Le Snaamarsp considère cette augmentation comme une « insulte » à l’égard des travailleurs, appelant les pouvoirs publics à reconsidérer cette décision et revaloriser l’augmentation en fonction de la réalité du terrain et d’une politique salariale plus juste.
De son côté, le coordinateur de la Confédération des syndicats algériens (CSA), Boualem Amoura a, dans une déclaration au journal « Liberté », qualifié d' »insignifiantes » ces augmentations dont les conséquences seront « lourdes ».
« Nous n’avons pas été associés ni dans le dossier de l’IRG ni dans celui du point indiciaire », déplore Amoura, qui évoque aussi la surprise des travailleurs lorsqu’ils ont appris la valeur de ces augmentations brutes, alors que le chef de l’Etat avait parlé d’améliorer leur pouvoir d’achat.

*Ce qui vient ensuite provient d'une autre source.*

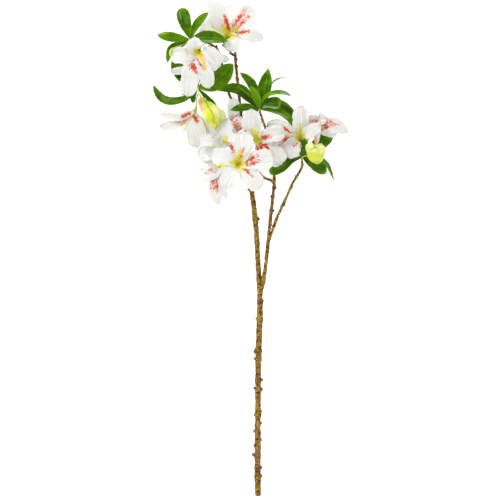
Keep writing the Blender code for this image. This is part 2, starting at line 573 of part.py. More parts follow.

« 50 points ne représentent rien du tout. Ils représentent entre 2.000 et 6.000 DA et un maximum de 7.200 DA pour les plus anciens », regrette-t-il, se demandant : « Que peut faire un travailleur avec une augmentation de 1500 DA, le prix d’un kilo de raisins secs ? ».
« Je peux dire qu’on est déçu de cette décision qui ne va pas dans le sens de l’amélioration du pouvoir d’achat des travailleurs algériens. Ces augmentations sont vite absorbées par l’inflation et la hausse vertigineuse de tous les produits de consommation et des services », s’indigne-t-il.